§ **AIM**: Write out exactly the lines from the start of the entries through the one that contains "its outer face.", including both.
= = = = = = =
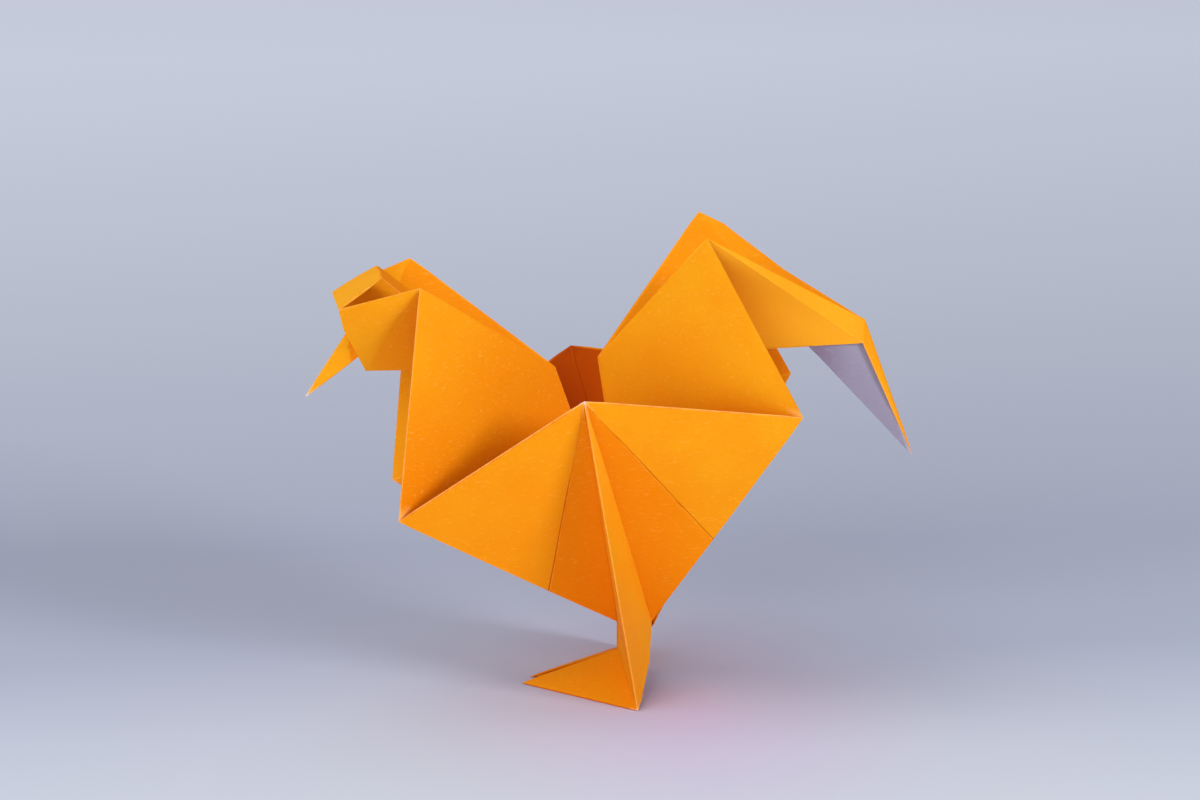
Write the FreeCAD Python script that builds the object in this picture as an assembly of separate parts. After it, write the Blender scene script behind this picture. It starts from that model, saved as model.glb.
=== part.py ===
"""Origami rooster, folded from one square of paper that is coloured on its outer face.

The sheet stays one piece.  Its four corner flaps become the neck with the head, the tail and
two side panels, each pleated in its middle into a leg.  The centre of the sheet is sunk
between the side panels as an open pocket.  X runs from beak to tail, Y across, Z up.
Heights are measured from the ground, reaches forward and back from the side panels' peaks.
"""
import FreeCAD
import Part
import os

# ---- paper ------------------------------------------------------------------------------
paper_thickness = 0.3       # the two plies of a flap pressed together
sharpest_mitre = 2.0        # how far a fold's corner may stand out, in half thicknesses

# ---- side panels and the open pocket ------------------------------------------------------
peak_height = 47.0
peak_half_width = 15.2
breast_reach = 26.8
breast_height = 28.1
breast_half_width = 10.8
near_rump_reach = 32.1
far_rump_reach = 32.5
rump_height = 43.0
rump_half_width = 11.9
keel_height = 9.0
keel_front_reach = 6.0
keel_rear_reach = 10.8
far_keel_slip = 0.6         # the far panel's rear corner shows past and below the near one
far_keel_drop = 1.1
keel_half_width = 0.8
front_crease_place = 0.68   # along a lower edge, where the scored crease from the peak ends
rear_crease_place = 0.59
crease_bulge = 0.35
pocket_floor_reach = 8.0
pocket_floor_height = 20.0

# ---- legs and feet ------------------------------------------------------------------------
heel_reach = 7.8
heel_half_width = 15.6
heel_back_rise = 0.8
near_toe_reach = 8.3
far_toe_reach = 7.0
toe_half_width = 1.4
near_instep_height = 4.8
far_instep_height = 4.0
instep_half_width = 1.2
ankle_reach = 10.1
ankle_height = 4.5
ankle_half_width = 5.8
sole_gap = 1.5              # between the two plies of a foot at the instep

# ---- neck and head ------------------------------------------------------------------------
neck_root_reach = 0.4
neck_root_height = 37.0
neck_bend_reach = 3.4
neck_bend_height = 48.0
near_nape_reach = 23.4
far_nape_reach = 24.1
nape_height = 62.6
nape_half_width = 8.6
near_brow_reach = 35.0
far_brow_reach = 35.6
brow_height = 58.6
brow_half_width = 5.0
cheek_reach = 34.3
cheek_height = 55.3
cheek_half_width = 3.36
throat_reach = 31.0
throat_height = 48.1
near_comb_reach = 28.7
far_comb_reach = 29.1
comb_height = 62.9
comb_half_width = 3.5
comb_foot_reach = 18.5
comb_foot_height = 54.0
beak_tip_reach = 39.8
beak_tip_height = 44.2
beak_root_reach = 31.1
beak_root_height = 57.7
beak_crease_place = 0.29    # from its root to its tip, where the crease to its jaw begins
beak_jaw_reach = 31.0
beak_jaw_height = 51.3
beak_jaw_half_width = 1.1
beak_anchor_reach = 28.0    # where its plies run out into the walls of the head
beak_anchor_height = 53.5

# ---- tail ---------------------------------------------------------------------------------
tail_root_reach = 4.4
tail_root_height = 40.4
tail_bend_reach = 3.1
tail_bend_height = 49.4
crest_reach = 18.4
crest_height = 69.1
crest_half_width = 7.7
swell_reach = 22.1          # the far top edge swells out here
swell_height = 67.2
swell_half_width = 7.4
dip_place = 0.43            # from the swell to the flap's end, where the far edge dips
dip_depth = 0.7
plume_end_reach = 42.1
plume_end_height = 54.4
plume_lip_reach = 41.8
plume_lip_height = 51.1
plume_lip_half_width = 1.4
plume_split_place = 0.795   # along the flap's lower edge, where the opened tip starts
plume_tip_reach = 49.4
plume_tip_height = 33.5

NEAR = -1
FAR = 1


def point(reach, half_width, height):
    return FreeCAD.Vector(reach, half_width, height)


def on_side(side, near_value, far_value):
    return near_value if side == NEAR else far_value


def between(start, end, share):
    return start + (end - start) * share


def normal_of(triangle):
    first, second, third = triangle
    return (second - first).cross(third - first).normalize()


def same_way_round(triangles):
    """Turn the triangles so that neighbours run along their common edge in opposite ways."""
    turned = [triangles[0]]
    waiting = list(triangles[1:])
    while waiting:
        for triangle in waiting:
            match = neighbour_turn(triangle, turned)
            if match:
                turned.append(match)
                waiting.remove(triangle)
                break
        else:
            raise ValueError("the facets of one strip don't all meet")
    return turned


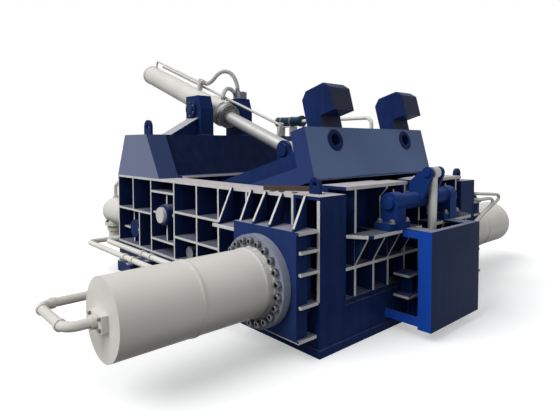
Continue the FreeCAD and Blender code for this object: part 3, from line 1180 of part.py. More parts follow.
def hose_manifold():
    """Valve block on top of the far post."""
    x0, x1 = MANIFOLD_X
    y0, y1 = MANIFOLD_Y
    return block(x0, x1, y0, y1, POST_TOP, POST_TOP + MANIFOLD_HEIGHT)


def hose(points):
    """Bent hose: each bend is as large as its two runs allow."""
    edges = []
    here = points[0]
    for before, corner, after in zip(points, points[1:], points[2:]):
        back = before - corner
        ahead = after - corner
        reach = 0.45 * min(back.Length, ahead.Length)
        back.normalize()
        ahead.normalize()
        half = back.getAngle(ahead) / 2
        radius = reach * math.tan(half)
        print("hose bend radius mm", round(radius, 1))
        start = corner + back * reach
        end = corner + ahead * reach
        middle = corner + (back + ahead).normalize() * (radius / math.sin(half) - radius)
        edges.append(Part.LineSegment(here, start).toShape())
        edges.append(Part.Arc(start, middle, end).toShape())
        here = end
    edges.append(Part.LineSegment(here, points[-1]).toShape())
    profile = Part.Wire(Part.makeCircle(HOSE_R, points[0], points[1] - points[0]))
    return Part.Wire(edges).makePipeShell([profile], True, True)


def lid_hoses():
    """Two hoses from the valve block on the far post to the lid cylinder's ports, with slack for its swing."""
    x0, x1 = MANIFOLD_X
    y = sum(MANIFOLD_Y) / 2
    top = POST_TOP + MANIFOLD_HEIGHT
    rear_end = along(LINE_BLOCK_AT + LINE_BLOCK_R + SEAT_GAP, LINE_BLOCK_TOP - HOSE_R - 15)
    rear = [V(x0 + 78, y, top), V(x0 + 78, y, top + 170), V(x0 - 12, y - 50, top + 310),
            V(x0 - 152, y - 130, top + 300), V(x0 - 252, y - 210, top + 180), rear_end + THRUST * 90, rear_end]
    port = along(LID_BARREL_AHEAD - 35, LID_BARREL_R + SEAT_GAP)
    valve = V(x1, y, POST_TOP + MANIFOLD_HEIGHT / 2)
    front = [port, port + RISE * 120, port + V(70, 100, 194), port + V(70, 220, 200), valve + V(100, 0, 0), valve]
    return group([hose(rear), hose(front)])


# ================================================================ the nodes
def main():
    """Build and write every node."""
    save("base_frame", base_frame().cut(cradle_well()))
    save("chamber_floor", chamber_floor())
    wall = near_side_wall()
    save("near_side_wall", wall)
    save("far_side_wall", far_side(wall))
    liner = near_wear_plate()
    save("chamber_wear_plates", group([liner, far_side(liner)]))
    save("front_wall", front_wall())
    save("bearing_shelf", bearing_shelf())
    save("rear_bulkhead", rear_bulkhead())
    save("ram_hood", ram_hood())
    save("bulkhead_pin_covers", bulkhead_pin_covers())
    for name, shape in (("cylinder_mount", near_cylinder_mount()), ("cylinder_flange", near_cylinder_flange()),
                        ("press_cylinder", near_press_cylinder()), ("cylinder_pipe", near_cylinder_pipe()),
                        ("press_ram", near_press_ram())):
        save("near_" + name, shape)
        save("far_" + name, far_side(shape))
    screws = near_flange_screws()
    save("press_flange_screws", group(screws + [far_side(screw) for screw in screws]))
    save("main_ram", main_ram())
    save("main_rods", main_rods())
    save("near_main_cylinder", main_cylinder(-1))
    save("far_main_cylinder", main_cylinder(1))
    save("main_cylinder_flanges", main_cylinder_flanges())
    save("rear_pipe", rear_pipe())
    save("lid_body", lid_body())
    save("lid_hooks", group([lid_hook(-1), lid_hook(1)]))
    save("lid_shaft", lid_shaft())
    save("hinge_caps", hinge_caps())
    save("lid_clevis", lid_clevis())
    save("portal_frame", portal_frame())
    save("near_post", post(-1))
    save("far_post", post(1))
    save("trunnion_covers", trunnion_covers())
    save("lid_cylinder", lid_cylinder())
    save("lid_gland", lid_gland())
    save("lid_rod", lid_rod())
    save("lid_pin", lid_pin())
    save("stroke_rod", stroke_rod())
    save("lid_barrel_line", lid_barrel_line())
    save("near_bearing", bearing(-1))
    save("far_bearing", bearing(1))
    save("turn_out_shaft", turn_out_shaft())
    save("cradle", cradle())
    save("lift_foot", lift_foot())
    save("lift_barrel", lift_barrel())
    save("lift_rod", lift_rod())
    save("lift_pin", lift_pin())
    save("guard_box", guard_box())
    save("supply_pipes", supply_pipes())
    save("pipe_block", pipe_block())
    save("return_filter", return_filter())
    save("filter_bracket", filter_bracket())
    save("filter_pipe", filter_pipe())
    save("lifting_eyes", group([near_lifting_eye(), far_lifting_ring()]))
    save("lock_handle", lock_handle())
    save("hose_manifold", hose_manifold())
    save("lid_hoses", lid_hoses())


main()
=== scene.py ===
"""Looks of a hydraulic turn-out scrap baler: paint, bare plate edges, fasteners, weld beads and hoses."""
import logging
import math
from dataclasses import dataclass, replace
from enum import Enum

import bmesh
import bpy
from mathutils import Matrix, Vector, noise


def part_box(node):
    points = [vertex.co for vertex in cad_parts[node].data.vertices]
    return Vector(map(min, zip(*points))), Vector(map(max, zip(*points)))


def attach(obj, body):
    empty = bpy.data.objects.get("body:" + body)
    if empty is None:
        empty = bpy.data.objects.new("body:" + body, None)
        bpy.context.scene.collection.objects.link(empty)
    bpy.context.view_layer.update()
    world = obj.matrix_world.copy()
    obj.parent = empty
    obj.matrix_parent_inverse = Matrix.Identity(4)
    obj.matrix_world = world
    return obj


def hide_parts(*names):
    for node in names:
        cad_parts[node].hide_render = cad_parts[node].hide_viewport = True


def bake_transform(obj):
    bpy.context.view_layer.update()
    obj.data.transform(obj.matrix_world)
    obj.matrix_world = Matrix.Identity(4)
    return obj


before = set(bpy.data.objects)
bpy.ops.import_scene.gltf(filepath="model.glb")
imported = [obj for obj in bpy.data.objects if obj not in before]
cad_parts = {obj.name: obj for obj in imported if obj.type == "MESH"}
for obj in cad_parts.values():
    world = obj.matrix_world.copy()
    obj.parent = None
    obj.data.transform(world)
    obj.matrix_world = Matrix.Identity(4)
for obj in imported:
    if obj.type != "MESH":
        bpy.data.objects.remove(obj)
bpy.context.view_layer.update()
LOG = logging.getLogger("baler")
Colour = tuple[float, float, float]
Triple = tuple[float, float, float]
Range = tuple[float, float]
FaceColour = tuple[Colour, float]
Socket = bpy.types.NodeSocket
Sockets = bpy.types.bpy_prop_collection

NEAR = (0.0, -1.0, 0.0)
FAR = (0.0, 1.0, 0.0)
FRONT = (1.0, 0.0, 0.0)
BACK = (-1.0, 0.0, 0.0)
UP = (0.0, 0.0, 1.0)
EVERYWHERE = 9.0
IMAGE_WIDTH = 560
IMAGE_HEIGHT = 420
FULL_TURN = 2 * math.pi
SHARP_FROM = math.radians(35.0)
HEXAGON = 6
ROUND = 24
FINE_ROUND = 40


class Slot(Enum):
    """Material slots of the record."""

    BLUE = "blue_paint"
    GREY = "grey_paint"
    WEAR = "wear_steel"
    FLANGE = "flange_steel"
    SCREW = "screw_steel"
    CHROME = "rod_chrome"
    TEAL = "teal_paint"
    RUST = "rusty_steel"
    RUBBER = "hose_rubber"


# ================================================================ node trees
@dataclass(frozen=True)
class Cloud:
    """Noise with a soft cut, which leaves separate patches.

    Scale is in clouds a metre, detail the number of finer layers and rough their strength. The
    result is 0 below low and 1 above high.
    """

    scale: float | Socket
    detail: float
    rough: float
    low: float | Socket
    high: float


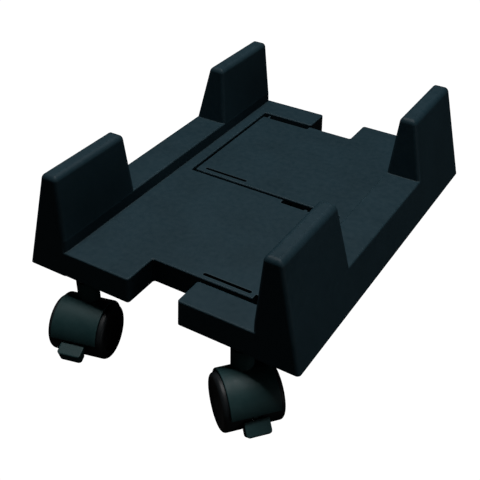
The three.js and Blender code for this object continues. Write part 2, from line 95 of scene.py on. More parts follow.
WHEEL_RADIUS, WHEEL_INNER, WHEEL_OUTER = 17.5, 3.3, 18.3
HOOD_RADIUS, HOOD_INNER, HOOD_HALF, WEB_HALF = 19.6, 18.1, 14.9, 2.9
HOOD_FRONT_RISE, WEB_DROP = 3.3, 6.0
TRAIL, NECK_RADIUS, NECK_TOP = 7.8, 6.9, 50.4
STEM_BORE, STEM_BOTTOM, AXLE_BORE, PIN_BORE = 4.0, 36.1, 2.6, 1.35
LEVER_BAY_HALF, LEVER_BAY_BACK, LEVER_BAY_RISE, FRONT_LIP = 1.5, 4.5, 5.2, 16.6
SHOULDER, DISH, RIM, DISC, HUB_RADIUS, HUB_DEPTH = 2.4, 0.7, 2.6, 2.4, 5.2, 13.5
PIVOT_X, PIVOT_Z = 14.5, -0.5
LEVER_SLOPE, LEVER_LENGTH, LEVER_LIP, LEVER_HALF, LEVER_CORNER = 47, 9.0, 7.0, 7.6, 2.4


# ---------------------------------------------------------------- mesh helpers

def new_object(name, bm):
    bmesh.ops.recalc_face_normals(bm, faces=bm.faces)
    mesh = bpy.data.meshes.new(name)
    bm.to_mesh(mesh)
    bm.free()
    obj = bpy.data.objects.new(name, mesh)
    bpy.context.collection.objects.link(obj)
    return obj


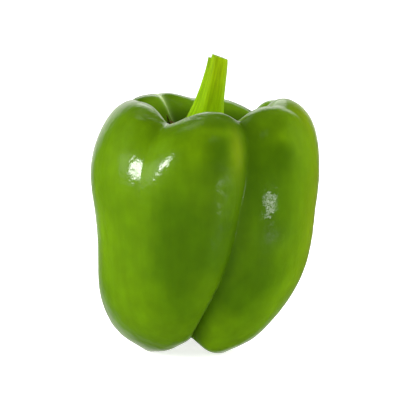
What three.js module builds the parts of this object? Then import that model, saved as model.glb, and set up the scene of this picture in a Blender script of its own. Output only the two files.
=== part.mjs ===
// A green bell pepper as picked: the fruit, and the stem with its calyx in the hollow on top.
// Millimetres, +Z up. The deep groove between the two big lobes faces the front, -Y.
import * as THREE from 'three';

const DEGREE = Math.PI / 180;

// The fruit's hull before it is folded, as control points of radius and height: from the middle of the
// hollow's floor, up over the rim, down the side and under to the blossom end.
const HULL = [
  [0, 81], [8, 80.8], [15.5, 81.5], [19.5, 88.5], [23.5, 95.2], [30, 96.6],
  [37.3, 91], [42.3, 80], [43.4, 66], [41.2, 52.5], [40.4, 39], [38.4, 25],
  [31.8, 11], [20, -0.9], [12, -1.2], [5.5, 4.8], [0, 7],
];
// The hull is a little flatter from front to back, and its axis drifts to the left near the tips.
const DEPTH_SHARE = 0.97;
const AXIS_DRIFT = [-7, -5.6, -3.4, -1, 0.1, -0.1, -0.2, 0.2, 0.8, 0.8];
const DRIFT_HEIGHT = 100;

// The grooves and folds between the lobes. An azimuth is in degrees from the front towards +X. A list
// holds values at even stations along the hull: floor centre, floor, inner rim, shoulder, upper side,
// side, foot, tip and blossom end. Reach is how far, in millimetres, a groove draws in its left and
// right side, crease how sharply it does so (less is sharper), and lean how far it slips sideways.
const FOLDS = {
  front: {
    azimuth: [23, 23, 23, 24.5, 22.5, 17, 12.5, 10, 9],
    depth: [0, 2.5, 5, 5, 4.5, 6.5, 9, 8.5, 0],
    reach: [[15, 14, 13, 14, 17, 18, 24, 26, 26], [17, 17, 17, 19, 23, 27, 27, 27, 27]],
    crease: [0.85, 0.85, 0.85, 0.9, 0.9, 0.75, 0.6, 0.55, 0.5],
    lean: [0, 0, 0, 0, 0, 1, 2.5, 2, 0], fillet: 1.2,
  },
  rightShoulder: {
    azimuth: [57, 57, 57, 66, 73, 70, 60, 56, 56],
    depth: [0, 1.5, 3, 0.2, 0, 0, 0, 0, 0],
    reach: [9, 11], crease: 1, lean: 0, fillet: 1.5,
  },
  rightBackShoulder: {
    azimuth: [103, 103, 103, 103, 101, 93, 84, 80, 80],
    depth: [0, 1.5, 5, 1.5, 0.4, 0, 0, 0, 0],
    reach: [12, 11], crease: 1, lean: 0, fillet: 1.5,
  },
  backRight: {
    azimuth: [140, 140, 140, 138, 130, 118, 108, 104, 104],
    depth: [0, 3, 7, 7, 6, 6.5, 8, 8, 0],
    reach: [20, 24], crease: [0.75, 0.75, 0.75, 0.75, 0.7, 0.7, 0.6, 0.6, 0.6],
    lean: 0, fillet: 0.8,
  },
  back: {
    azimuth: [213, 213, 218.5, 219, 211, 203, 197, 195, 195],
    depth: [0, 4, 5, -3.5, 2, 5, 8, 8, 0],
    reach: [18, [7, 7, 7, 12, 17, 17, 17, 17, 17]],
    crease: [0.9, 0.9, 0.9, 0.8, 0.8, 0.8, 0.6, 0.6, 0.6],
    lean: 0, fillet: 0.8,
  },
  left: {
    azimuth: [250, 250, 250, 251, 253, 255, 256, 256, 256],
    depth: [0, 3, 6.5, 1, 2.4, 4, 7, 7, 0],
    reach: [17, 14], crease: [0.9, 0.9, 0.9, 0.8, 0.8, 0.8, 0.7, 0.7, 0.7],
    lean: 0, fillet: 0.8,
  },
  leftShoulder: {
    azimuth: [332, 332, 332, 332, 324, 324, 324, 324, 324],
    depth: [0, 2, 9.5, 4.5, 1, 0, 0, 0, 0],
    reach: [20, 20], crease: 1, lean: 0, fillet: 1.5,
  },
};
const CREASE_ROUND = 2.3;
const REACH_RADIUS = 30;
const REACH_SCALE = [0.55, 1.1];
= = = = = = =
§ **CORRECT OUTPUT**:
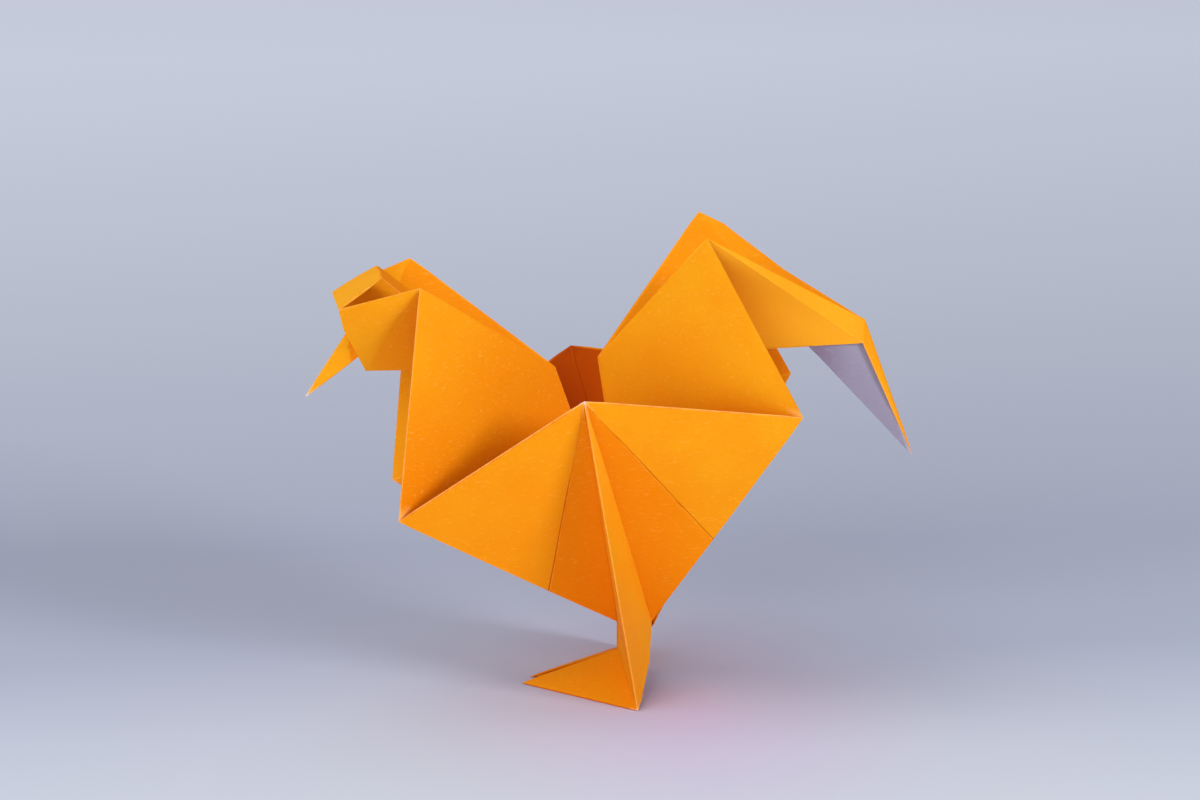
Write the FreeCAD Python script that builds the object in this picture as an assembly of separate parts. After it, write the Blender scene script behind this picture. It starts from that model, saved as model.glb.
=== part.py ===
"""Origami rooster, folded from one square of paper that is coloured on its outer face.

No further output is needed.